== Exercise details ==
Send back the entries below exactly as they appear.

Dataset excerpt
##########

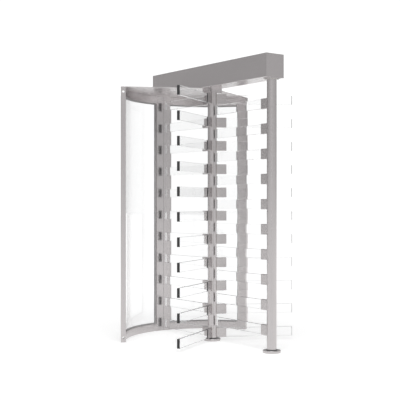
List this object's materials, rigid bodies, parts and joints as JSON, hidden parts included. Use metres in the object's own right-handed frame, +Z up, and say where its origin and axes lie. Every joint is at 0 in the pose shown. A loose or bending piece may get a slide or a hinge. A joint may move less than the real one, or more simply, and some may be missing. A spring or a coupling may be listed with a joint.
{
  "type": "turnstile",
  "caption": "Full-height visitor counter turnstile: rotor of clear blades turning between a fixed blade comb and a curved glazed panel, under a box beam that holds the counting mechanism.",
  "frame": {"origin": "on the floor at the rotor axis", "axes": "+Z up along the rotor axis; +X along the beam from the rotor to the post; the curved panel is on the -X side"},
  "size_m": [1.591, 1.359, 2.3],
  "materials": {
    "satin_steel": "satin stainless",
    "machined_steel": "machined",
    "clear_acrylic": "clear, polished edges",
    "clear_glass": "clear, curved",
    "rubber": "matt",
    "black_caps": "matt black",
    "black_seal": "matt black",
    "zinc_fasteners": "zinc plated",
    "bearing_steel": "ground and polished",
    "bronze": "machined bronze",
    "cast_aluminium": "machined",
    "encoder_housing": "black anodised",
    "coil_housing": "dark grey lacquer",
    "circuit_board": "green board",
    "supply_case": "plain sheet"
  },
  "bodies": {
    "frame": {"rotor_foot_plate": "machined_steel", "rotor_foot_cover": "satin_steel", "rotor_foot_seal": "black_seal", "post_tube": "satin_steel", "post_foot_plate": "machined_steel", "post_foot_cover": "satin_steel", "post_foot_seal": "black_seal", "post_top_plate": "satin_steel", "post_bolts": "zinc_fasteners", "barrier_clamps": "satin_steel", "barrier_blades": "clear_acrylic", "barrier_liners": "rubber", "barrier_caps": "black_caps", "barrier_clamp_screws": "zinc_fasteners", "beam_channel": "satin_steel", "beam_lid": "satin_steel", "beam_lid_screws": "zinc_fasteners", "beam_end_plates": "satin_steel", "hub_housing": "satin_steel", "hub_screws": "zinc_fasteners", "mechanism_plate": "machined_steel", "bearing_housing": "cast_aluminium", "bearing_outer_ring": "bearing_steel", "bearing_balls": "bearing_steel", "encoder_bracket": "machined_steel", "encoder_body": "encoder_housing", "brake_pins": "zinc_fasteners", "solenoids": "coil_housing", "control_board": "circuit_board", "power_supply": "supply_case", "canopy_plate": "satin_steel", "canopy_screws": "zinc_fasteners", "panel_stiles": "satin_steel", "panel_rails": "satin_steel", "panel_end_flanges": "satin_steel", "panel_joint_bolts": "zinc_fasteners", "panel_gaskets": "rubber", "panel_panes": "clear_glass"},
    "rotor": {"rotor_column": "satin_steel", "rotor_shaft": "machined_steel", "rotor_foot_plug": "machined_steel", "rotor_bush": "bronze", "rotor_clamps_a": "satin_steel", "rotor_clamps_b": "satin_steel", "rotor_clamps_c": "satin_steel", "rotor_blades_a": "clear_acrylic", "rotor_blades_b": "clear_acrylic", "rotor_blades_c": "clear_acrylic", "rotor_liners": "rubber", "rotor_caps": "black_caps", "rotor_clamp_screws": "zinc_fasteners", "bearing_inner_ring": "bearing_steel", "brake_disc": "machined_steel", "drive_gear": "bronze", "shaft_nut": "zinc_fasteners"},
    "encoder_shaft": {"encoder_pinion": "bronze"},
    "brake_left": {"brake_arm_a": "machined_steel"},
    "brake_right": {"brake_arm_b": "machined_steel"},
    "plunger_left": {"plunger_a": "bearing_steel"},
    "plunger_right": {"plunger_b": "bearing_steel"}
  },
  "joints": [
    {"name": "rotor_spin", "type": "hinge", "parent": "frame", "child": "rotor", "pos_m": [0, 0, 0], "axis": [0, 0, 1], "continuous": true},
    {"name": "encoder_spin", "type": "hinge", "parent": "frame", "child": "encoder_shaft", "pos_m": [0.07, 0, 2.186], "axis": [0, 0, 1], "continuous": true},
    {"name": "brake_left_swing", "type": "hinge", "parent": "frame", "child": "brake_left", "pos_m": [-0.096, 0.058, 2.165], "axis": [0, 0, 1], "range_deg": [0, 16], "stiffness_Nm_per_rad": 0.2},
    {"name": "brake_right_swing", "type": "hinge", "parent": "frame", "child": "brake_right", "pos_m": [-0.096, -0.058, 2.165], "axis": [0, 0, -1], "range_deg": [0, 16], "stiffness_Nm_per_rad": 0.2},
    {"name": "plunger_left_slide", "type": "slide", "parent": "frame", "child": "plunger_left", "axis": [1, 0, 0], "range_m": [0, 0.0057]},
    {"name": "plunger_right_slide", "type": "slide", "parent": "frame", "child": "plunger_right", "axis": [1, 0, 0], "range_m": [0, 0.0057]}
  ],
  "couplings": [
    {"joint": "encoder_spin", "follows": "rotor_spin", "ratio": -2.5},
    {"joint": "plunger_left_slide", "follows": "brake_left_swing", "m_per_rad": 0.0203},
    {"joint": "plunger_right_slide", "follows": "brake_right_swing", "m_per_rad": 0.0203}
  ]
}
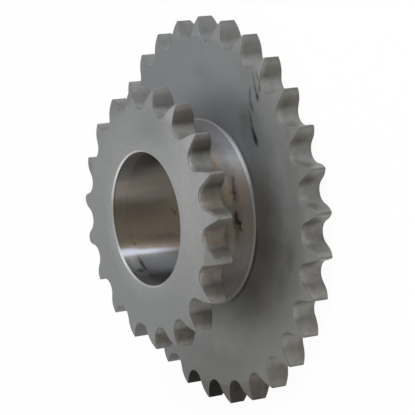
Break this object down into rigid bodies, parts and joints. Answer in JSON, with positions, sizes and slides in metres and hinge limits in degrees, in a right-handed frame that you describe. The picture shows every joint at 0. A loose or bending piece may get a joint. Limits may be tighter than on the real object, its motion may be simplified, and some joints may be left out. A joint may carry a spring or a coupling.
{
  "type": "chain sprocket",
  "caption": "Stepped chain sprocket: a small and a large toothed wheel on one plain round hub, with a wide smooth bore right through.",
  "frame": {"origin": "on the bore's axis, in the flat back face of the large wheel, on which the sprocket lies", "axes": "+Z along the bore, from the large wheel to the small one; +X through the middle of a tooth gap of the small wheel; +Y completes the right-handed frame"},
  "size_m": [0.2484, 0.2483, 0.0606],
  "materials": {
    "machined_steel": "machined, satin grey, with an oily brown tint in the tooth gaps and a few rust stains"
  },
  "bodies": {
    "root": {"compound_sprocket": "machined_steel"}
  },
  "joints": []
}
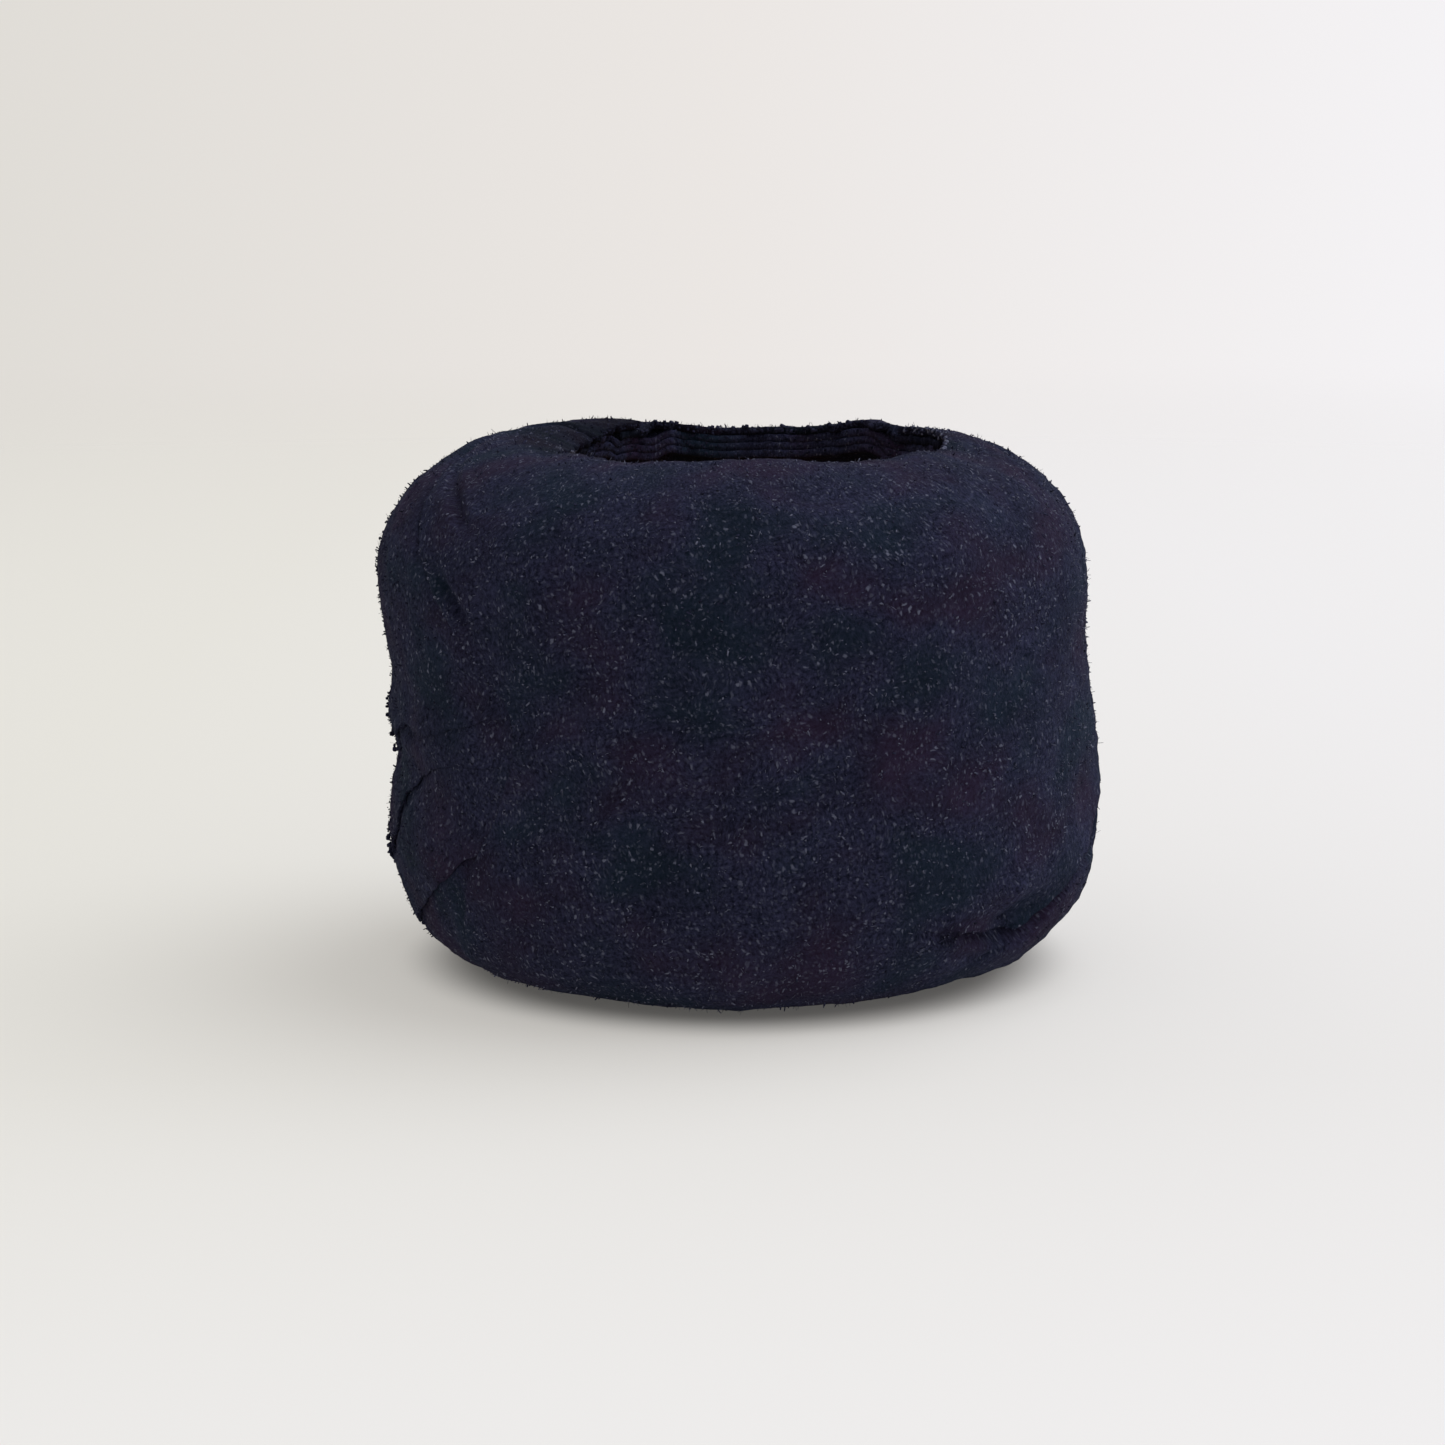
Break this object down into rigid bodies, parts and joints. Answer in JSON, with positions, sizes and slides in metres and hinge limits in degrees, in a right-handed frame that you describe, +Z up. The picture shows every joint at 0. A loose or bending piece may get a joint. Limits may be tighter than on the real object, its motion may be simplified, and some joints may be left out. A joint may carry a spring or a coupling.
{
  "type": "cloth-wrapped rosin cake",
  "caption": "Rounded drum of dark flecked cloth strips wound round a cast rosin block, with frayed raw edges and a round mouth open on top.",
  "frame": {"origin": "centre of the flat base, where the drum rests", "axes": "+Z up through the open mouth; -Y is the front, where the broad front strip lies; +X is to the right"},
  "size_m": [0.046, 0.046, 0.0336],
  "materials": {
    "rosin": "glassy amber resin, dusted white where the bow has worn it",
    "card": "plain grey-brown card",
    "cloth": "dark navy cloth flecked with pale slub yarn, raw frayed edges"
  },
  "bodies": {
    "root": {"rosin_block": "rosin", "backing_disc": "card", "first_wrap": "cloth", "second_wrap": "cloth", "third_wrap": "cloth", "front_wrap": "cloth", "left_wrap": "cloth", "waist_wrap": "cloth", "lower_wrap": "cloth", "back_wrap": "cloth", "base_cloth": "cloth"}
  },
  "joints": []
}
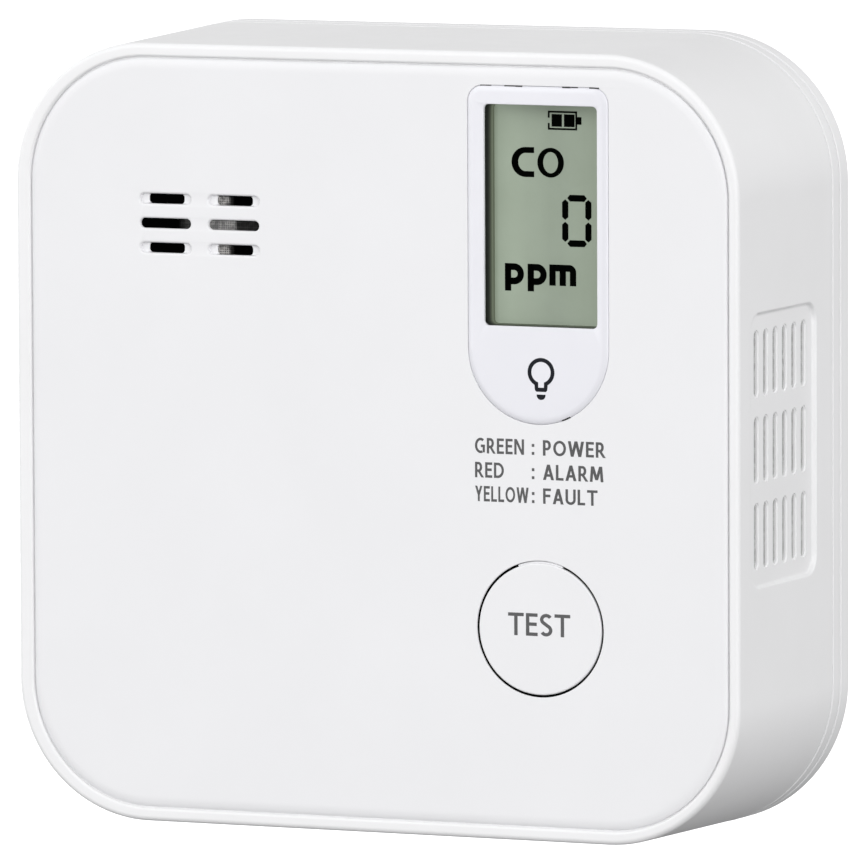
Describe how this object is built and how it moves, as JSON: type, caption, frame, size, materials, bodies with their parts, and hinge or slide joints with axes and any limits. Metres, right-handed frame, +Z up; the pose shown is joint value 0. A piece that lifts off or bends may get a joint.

##########

== Written answer ==
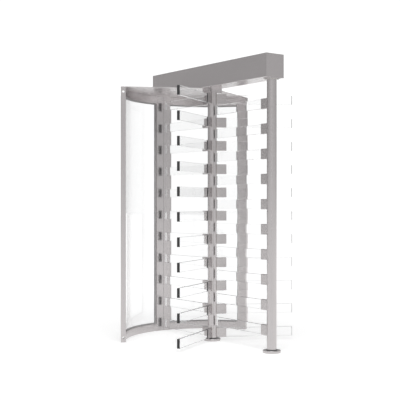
List this object's materials, rigid bodies, parts and joints as JSON, hidden parts included. Use metres in the object's own right-handed frame, +Z up, and say where its origin and axes lie. Every joint is at 0 in the pose shown. A loose or bending piece may get a slide or a hinge. A joint may move less than the real one, or more simply, and some may be missing. A spring or a coupling may be listed with a joint.
{
  "type": "turnstile",
  "caption": "Full-height visitor counter turnstile: rotor of clear blades turning between a fixed blade comb and a curved glazed panel, under a box beam that holds the counting mechanism.",
  "frame": {"origin": "on the floor at the rotor axis", "axes": "+Z up along the rotor axis; +X along the beam from the rotor to the post; the curved panel is on the -X side"},
  "size_m": [1.591, 1.359, 2.3],
  "materials": {
    "satin_steel": "satin stainless",
    "machined_steel": "machined",
    "clear_acrylic": "clear, polished edges",
    "clear_glass": "clear, curved",
    "rubber": "matt",
    "black_caps": "matt black",
    "black_seal": "matt black",
    "zinc_fasteners": "zinc plated",
    "bearing_steel": "ground and polished",
    "bronze": "machined bronze",
    "cast_aluminium": "machined",
    "encoder_housing": "black anodised",
    "coil_housing": "dark grey lacquer",
    "circuit_board": "green board",
    "supply_case": "plain sheet"
  },
  "bodies": {
    "frame": {"rotor_foot_plate": "machined_steel", "rotor_foot_cover": "satin_steel", "rotor_foot_seal": "black_seal", "post_tube": "satin_steel", "post_foot_plate": "machined_steel", "post_foot_cover": "satin_steel", "post_foot_seal": "black_seal", "post_top_plate": "satin_steel", "post_bolts": "zinc_fasteners", "barrier_clamps": "satin_steel", "barrier_blades": "clear_acrylic", "barrier_liners": "rubber", "barrier_caps": "black_caps", "barrier_clamp_screws": "zinc_fasteners", "beam_channel": "satin_steel", "beam_lid": "satin_steel", "beam_lid_screws": "zinc_fasteners", "beam_end_plates": "satin_steel", "hub_housing": "satin_steel", "hub_screws": "zinc_fasteners", "mechanism_plate": "machined_steel", "bearing_housing": "cast_aluminium", "bearing_outer_ring": "bearing_steel", "bearing_balls": "bearing_steel", "encoder_bracket": "machined_steel", "encoder_body": "encoder_housing", "brake_pins": "zinc_fasteners", "solenoids": "coil_housing", "control_board": "circuit_board", "power_supply": "supply_case", "canopy_plate": "satin_steel", "canopy_screws": "zinc_fasteners", "panel_stiles": "satin_steel", "panel_rails": "satin_steel", "panel_end_flanges": "satin_steel", "panel_joint_bolts": "zinc_fasteners", "panel_gaskets": "rubber", "panel_panes": "clear_glass"},
    "rotor": {"rotor_column": "satin_steel", "rotor_shaft": "machined_steel", "rotor_foot_plug": "machined_steel", "rotor_bush": "bronze", "rotor_clamps_a": "satin_steel", "rotor_clamps_b": "satin_steel", "rotor_clamps_c": "satin_steel", "rotor_blades_a": "clear_acrylic", "rotor_blades_b": "clear_acrylic", "rotor_blades_c": "clear_acrylic", "rotor_liners": "rubber", "rotor_caps": "black_caps", "rotor_clamp_screws": "zinc_fasteners", "bearing_inner_ring": "bearing_steel", "brake_disc": "machined_steel", "drive_gear": "bronze", "shaft_nut": "zinc_fasteners"},
    "encoder_shaft": {"encoder_pinion": "bronze"},
    "brake_left": {"brake_arm_a": "machined_steel"},
    "brake_right": {"brake_arm_b": "machined_steel"},
    "plunger_left": {"plunger_a": "bearing_steel"},
    "plunger_right": {"plunger_b": "bearing_steel"}
  },
  "joints": [
    {"name": "rotor_spin", "type": "hinge", "parent": "frame", "child": "rotor", "pos_m": [0, 0, 0], "axis": [0, 0, 1], "continuous": true},
    {"name": "encoder_spin", "type": "hinge", "parent": "frame", "child": "encoder_shaft", "pos_m": [0.07, 0, 2.186], "axis": [0, 0, 1], "continuous": true},
    {"name": "brake_left_swing", "type": "hinge", "parent": "frame", "child": "brake_left", "pos_m": [-0.096, 0.058, 2.165], "axis": [0, 0, 1], "range_deg": [0, 16], "stiffness_Nm_per_rad": 0.2},
    {"name": "brake_right_swing", "type": "hinge", "parent": "frame", "child": "brake_right", "pos_m": [-0.096, -0.058, 2.165], "axis": [0, 0, -1], "range_deg": [0, 16], "stiffness_Nm_per_rad": 0.2},
    {"name": "plunger_left_slide", "type": "slide", "parent": "frame", "child": "plunger_left", "axis": [1, 0, 0], "range_m": [0, 0.0057]},
    {"name": "plunger_right_slide", "type": "slide", "parent": "frame", "child": "plunger_right", "axis": [1, 0, 0], "range_m": [0, 0.0057]}
  ],
  "couplings": [
    {"joint": "encoder_spin", "follows": "rotor_spin", "ratio": -2.5},
    {"joint": "plunger_left_slide", "follows": "brake_left_swing", "m_per_rad": 0.0203},
    {"joint": "plunger_right_slide", "follows": "brake_right_swing", "m_per_rad": 0.0203}
  ]
}
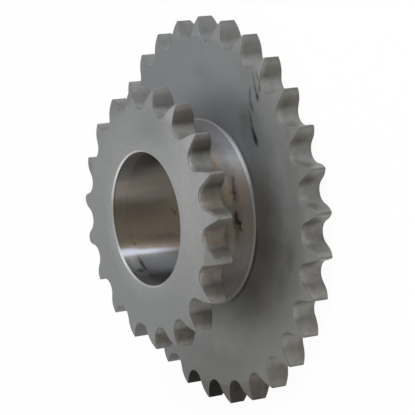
Break this object down into rigid bodies, parts and joints. Answer in JSON, with positions, sizes and slides in metres and hinge limits in degrees, in a right-handed frame that you describe. The picture shows every joint at 0. A loose or bending piece may get a joint. Limits may be tighter than on the real object, its motion may be simplified, and some joints may be left out. A joint may carry a spring or a coupling.
{
  "type": "chain sprocket",
  "caption": "Stepped chain sprocket: a small and a large toothed wheel on one plain round hub, with a wide smooth bore right through.",
  "frame": {"origin": "on the bore's axis, in the flat back face of the large wheel, on which the sprocket lies", "axes": "+Z along the bore, from the large wheel to the small one; +X through the middle of a tooth gap of the small wheel; +Y completes the right-handed frame"},
  "size_m": [0.2484, 0.2483, 0.0606],
  "materials": {
    "machined_steel": "machined, satin grey, with an oily brown tint in the tooth gaps and a few rust stains"
  },
  "bodies": {
    "root": {"compound_sprocket": "machined_steel"}
  },
  "joints": []
}
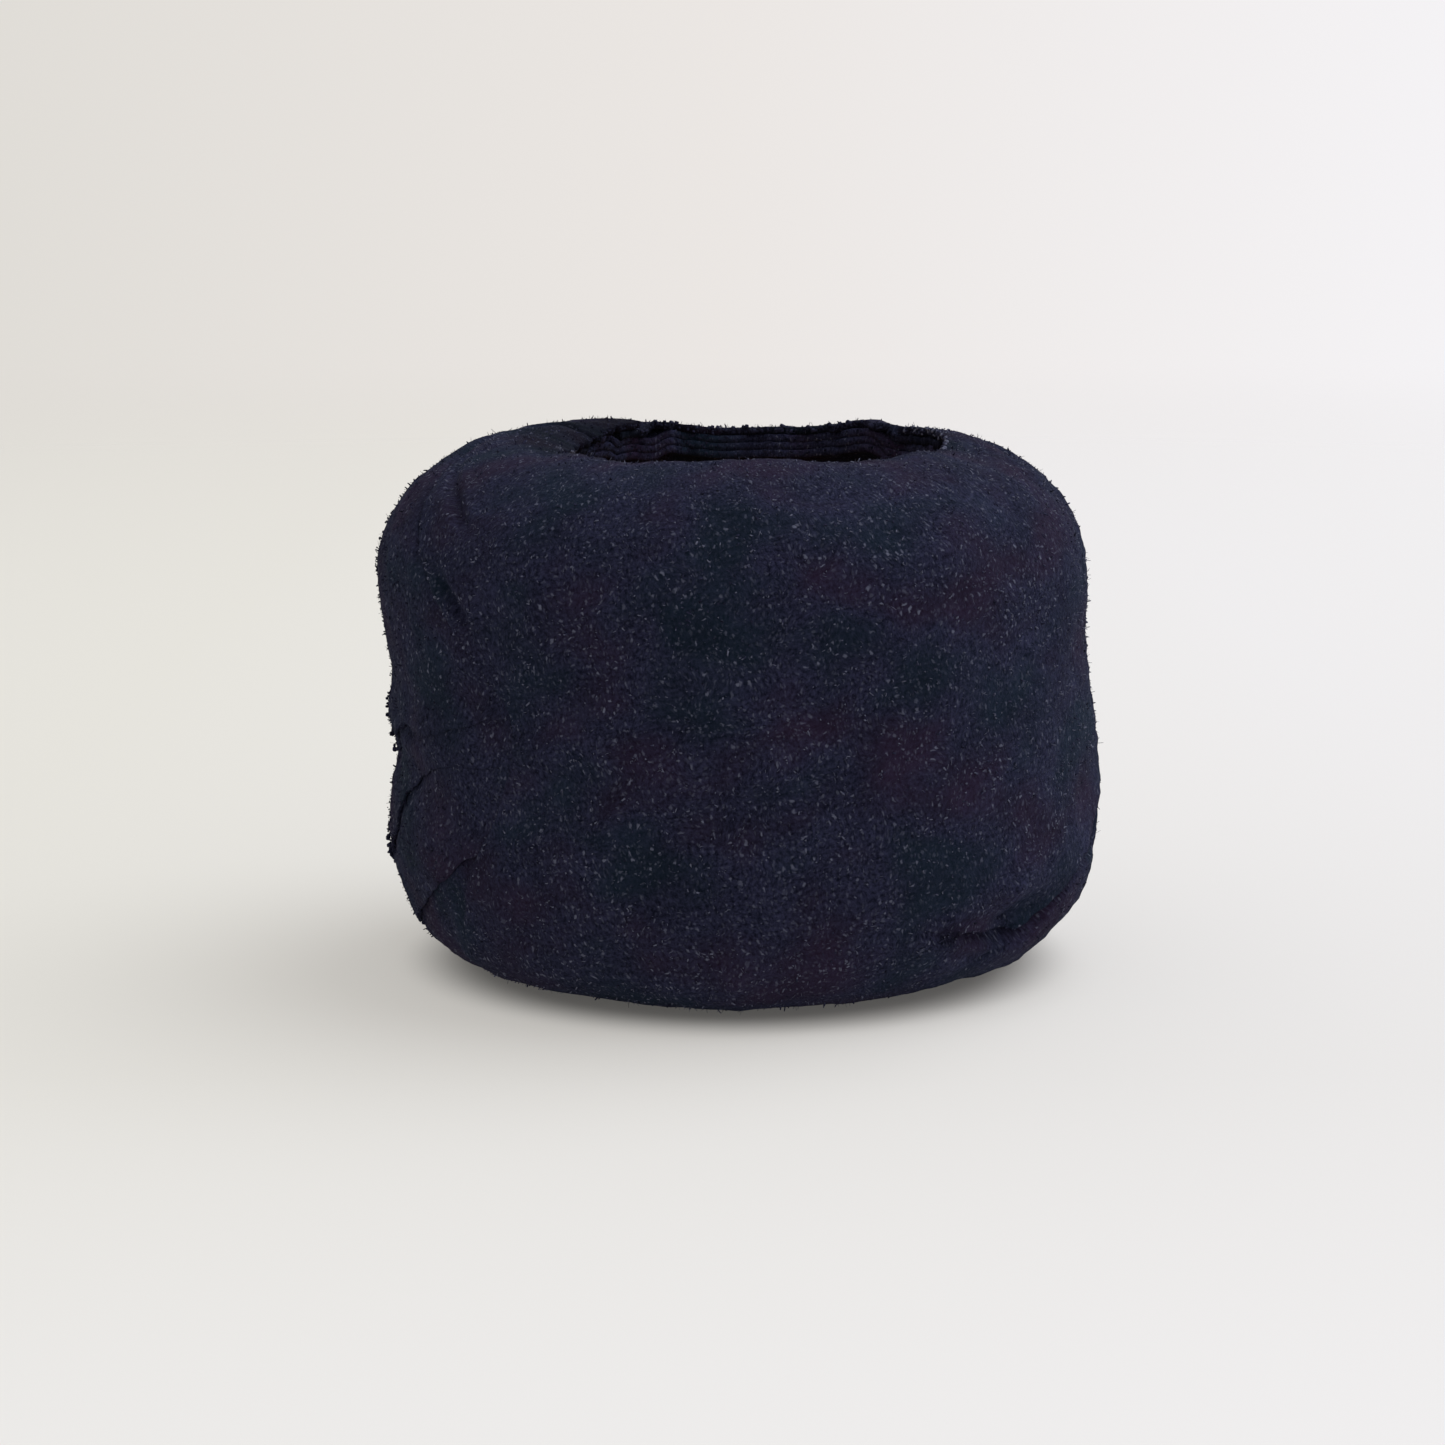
Break this object down into rigid bodies, parts and joints. Answer in JSON, with positions, sizes and slides in metres and hinge limits in degrees, in a right-handed frame that you describe, +Z up. The picture shows every joint at 0. A loose or bending piece may get a joint. Limits may be tighter than on the real object, its motion may be simplified, and some joints may be left out. A joint may carry a spring or a coupling.
{
  "type": "cloth-wrapped rosin cake",
  "caption": "Rounded drum of dark flecked cloth strips wound round a cast rosin block, with frayed raw edges and a round mouth open on top.",
  "frame": {"origin": "centre of the flat base, where the drum rests", "axes": "+Z up through the open mouth; -Y is the front, where the broad front strip lies; +X is to the right"},
  "size_m": [0.046, 0.046, 0.0336],
  "materials": {
    "rosin": "glassy amber resin, dusted white where the bow has worn it",
    "card": "plain grey-brown card",
    "cloth": "dark navy cloth flecked with pale slub yarn, raw frayed edges"
  },
  "bodies": {
    "root": {"rosin_block": "rosin", "backing_disc": "card", "first_wrap": "cloth", "second_wrap": "cloth", "third_wrap": "cloth", "front_wrap": "cloth", "left_wrap": "cloth", "waist_wrap": "cloth", "lower_wrap": "cloth", "back_wrap": "cloth", "base_cloth": "cloth"}
  },
  "joints": []
}
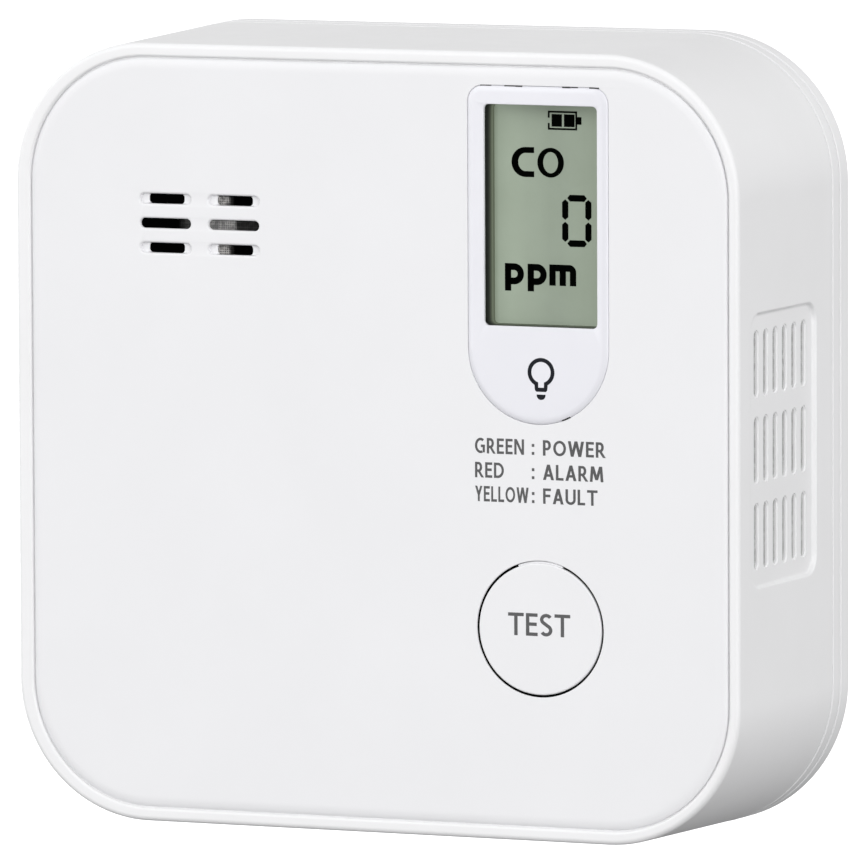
Describe how this object is built and how it moves, as JSON: type, caption, frame, size, materials, bodies with their parts, and hinge or slide joints with axes and any limits. Metres, right-handed frame, +Z up; the pose shown is joint value 0. A piece that lifts off or bends may get a joint.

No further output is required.